§ REQUIRED WORK:
Track down the lines that contain "caption" and copy them.
**********
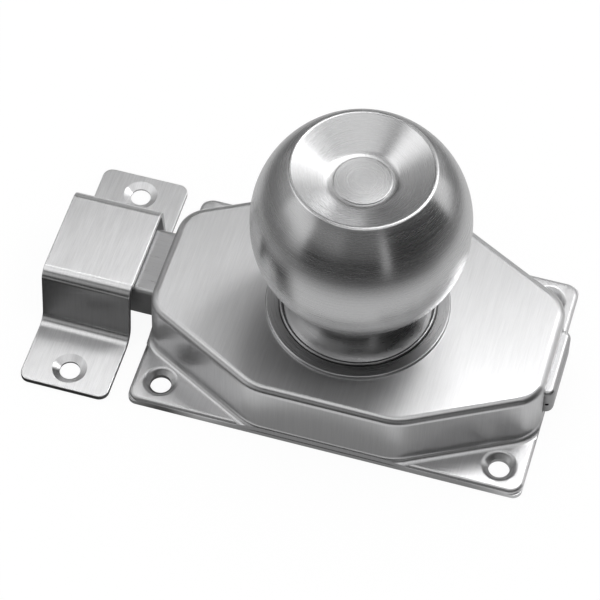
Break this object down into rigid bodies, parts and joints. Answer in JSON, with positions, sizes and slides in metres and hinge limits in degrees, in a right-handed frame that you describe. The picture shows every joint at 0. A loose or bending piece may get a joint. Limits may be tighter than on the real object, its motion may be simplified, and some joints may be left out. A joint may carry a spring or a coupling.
{
  "type": "gate bolt",
  "caption": "Surface-mounted steel gate bolt: eight-sided pressed case, turning ball knob on a rack drive, flat sliding bolt and a separate strap keeper.",
  "frame": {"origin": "in the mounting plane, on the knob's axis, at the centre of the case's four screw holes", "axes": "+Z out of the gate along the knob's axis; the bolt is thrown towards -X into the keeper and drawn back towards +X"},
  "size_m": [0.123, 0.0652, 0.0682],
  "materials": {
    "case_steel": "brushed",
    "plate_steel": "rolled",
    "bolt_steel": "satin",
    "knob_steel": "turned and polished",
    "collar_steel": "turned",
    "inner_steel": "machined",
    "spring_steel": "blued",
    "bush_bronze": "sintered",
    "slide_plastic": "matte"
  },
  "bodies": {
    "case": {"case_cover": "case_steel", "back_plate": "plate_steel", "cover_pillars": "inner_steel", "cover_screws": "inner_steel", "bolt_guide_left": "plate_steel", "bolt_guide_right": "plate_steel", "slide_pad_left": "slide_plastic", "slide_pad_right": "slide_plastic", "guide_rivets": "inner_steel", "detent_spring": "spring_steel", "detent_rivets": "inner_steel", "shaft_bush": "bush_bronze", "collar": "collar_steel", "collar_lock_ring": "inner_steel", "thrust_washer": "slide_plastic", "keeper": "case_steel"},
    "bolt": {"bolt_bar": "bolt_steel"},
    "knob": {"pinion_shaft": "inner_steel", "knob_hub": "inner_steel", "hub_pin": "inner_steel", "retaining_ring": "spring_steel", "knob_neck": "knob_steel", "knob_ball": "knob_steel"}
  },
  "joints": [
    {"name": "knob_turn", "type": "hinge", "parent": "case", "child": "knob", "pos_m": [0, 0, 0.0145], "axis": [0, 0, -1], "range_deg": [0, 180]},
    {"name": "bolt_slide", "type": "slide", "parent": "case", "child": "bolt", "axis": [1, 0, 0], "range_m": [0, 0.01728], "deforming": ["detent_spring"]}
  ],
  "couplings": [
    {"joint": "bolt_slide", "follows": "knob_turn", "m_per_rad": 0.0055}
  ]
}
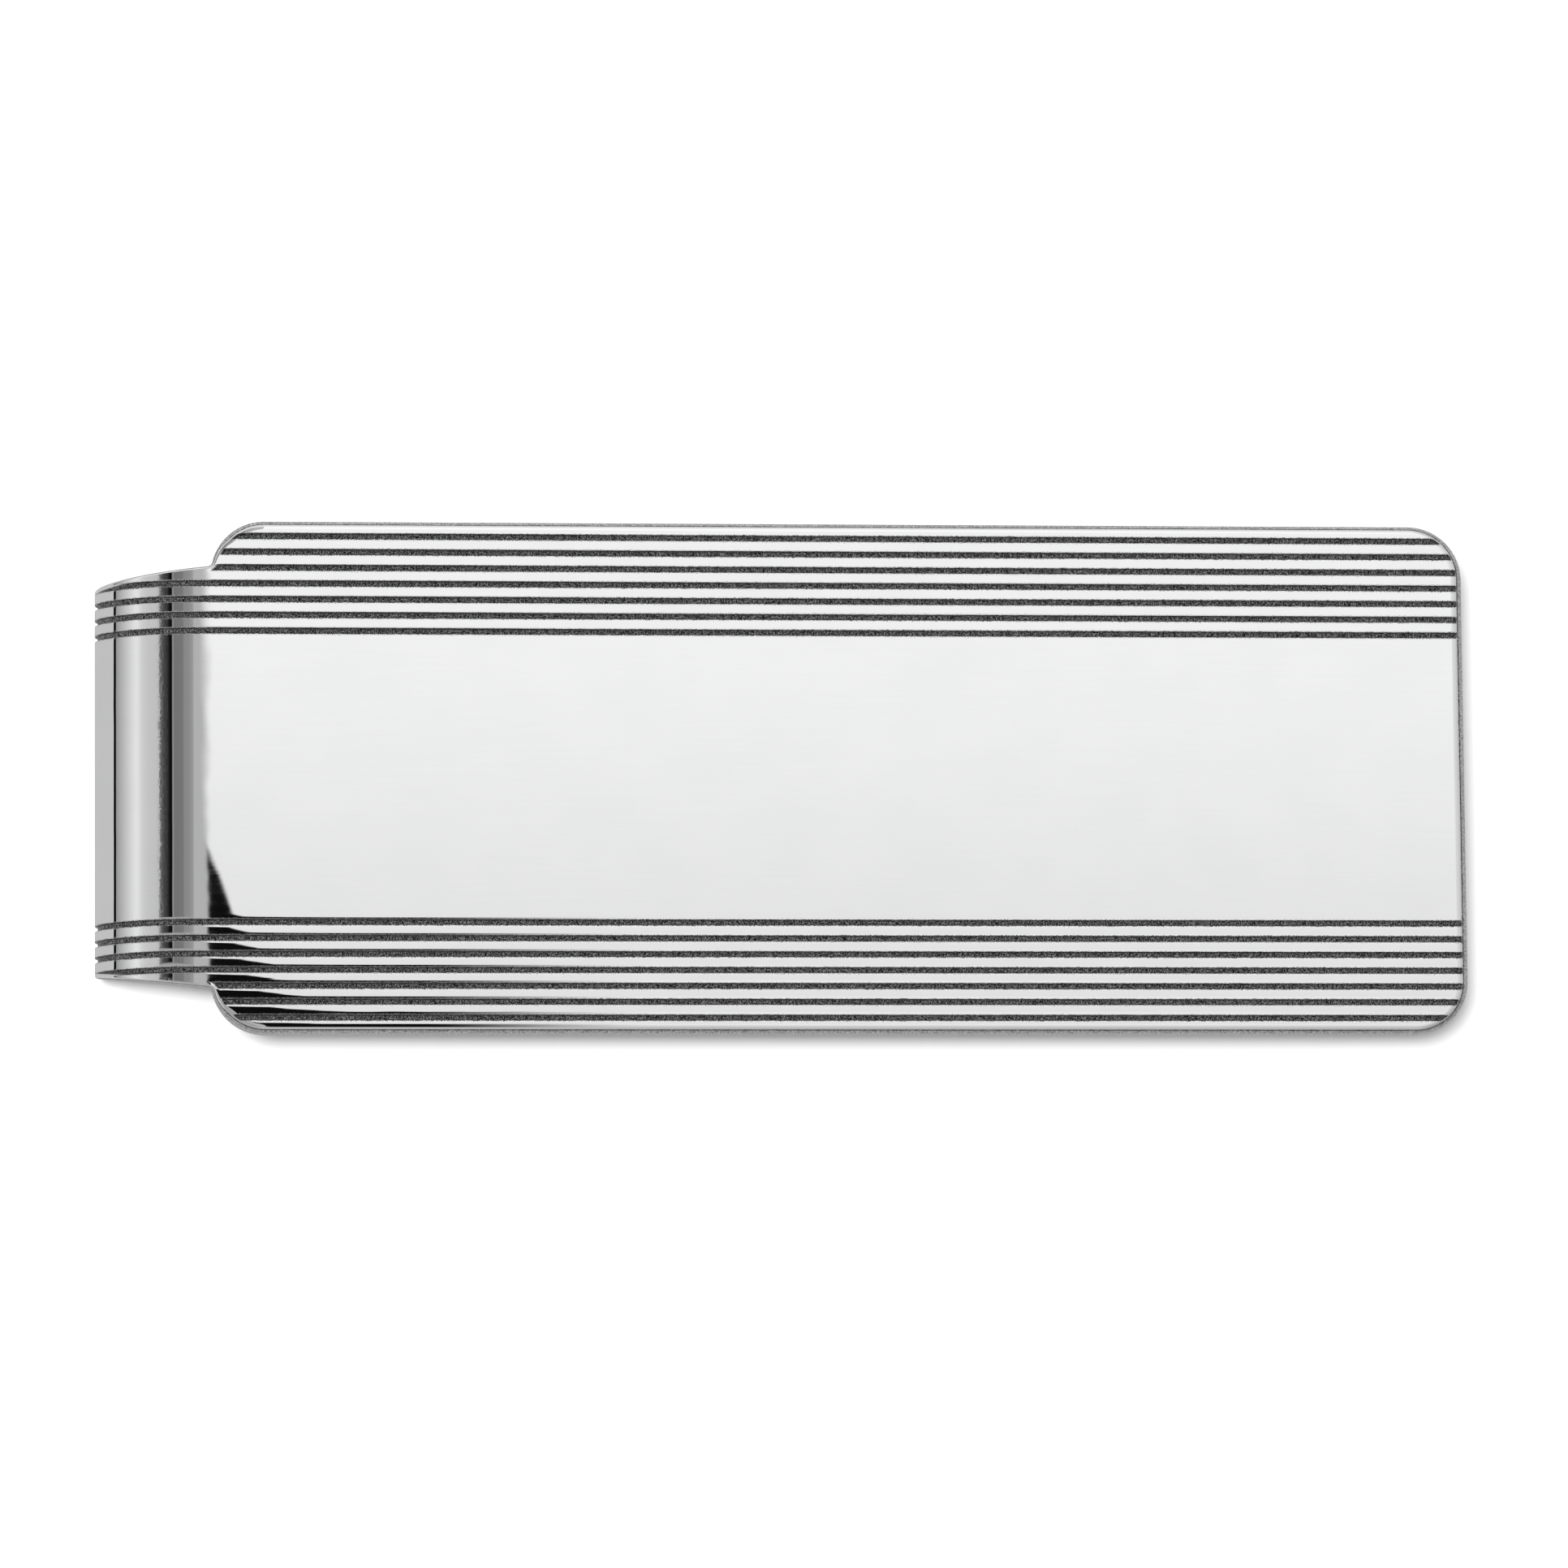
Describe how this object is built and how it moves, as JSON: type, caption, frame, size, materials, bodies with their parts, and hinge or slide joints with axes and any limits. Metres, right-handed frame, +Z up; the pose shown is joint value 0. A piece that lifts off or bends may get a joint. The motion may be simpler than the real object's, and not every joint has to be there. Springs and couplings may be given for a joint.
{
  "type": "money clip",
  "caption": "Fold-over spring clip in polished white metal: a grooved face plate whose narrower tongue folds back beneath it to grip banknotes.",
  "frame": {"origin": "centre of the resting plane, below the middle of the clip's length and width", "axes": "+X along the clip, away from the fold; +Y across the clip; +Z up, out of the face plate"},
  "size_m": [0.054, 0.0202, 0.0046],
  "materials": {
    "polished_metal": "mirror-polished white metal, rhodium-plated look, with fine hand-polishing marks, dark textured grooves and satin edges"
  },
  "bodies": {
    "rear_leaf": {"fold_lower": "polished_metal", "tongue_root": "polished_metal", "tongue_blade": "polished_metal", "tongue_lip": "polished_metal"},
    "front_leaf": {"face_plate": "polished_metal", "fold_shoulder": "polished_metal", "fold_upper": "polished_metal"}
  },
  "joints": [
    {"name": "fold_flex", "type": "hinge", "parent": "rear_leaf", "child": "front_leaf", "pos_m": [-0.027, 0, 0.00175], "axis": [0, -1, 0], "range_deg": [0, 8], "stiffness_Nm_per_rad": 6}
  ]
}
**********
§ RESPONSE TO THIS TASK:
  "caption": "Surface-mounted steel gate bolt: eight-sided pressed case, turning ball knob on a rack drive, flat sliding bolt and a separate strap keeper.",
Describe how this object is built and how it moves, as JSON: type, caption, frame, size, materials, bodies with their parts, and hinge or slide joints with axes and any limits. Metres, right-handed frame, +Z up; the pose shown is joint value 0. A piece that lifts off or bends may get a joint. The motion may be simpler than the real object's, and not every joint has to be there. Springs and couplings may be given for a joint.
  "caption": "Fold-over spring clip in polished white metal: a grooved face plate whose narrower tongue folds back beneath it to grip banknotes.",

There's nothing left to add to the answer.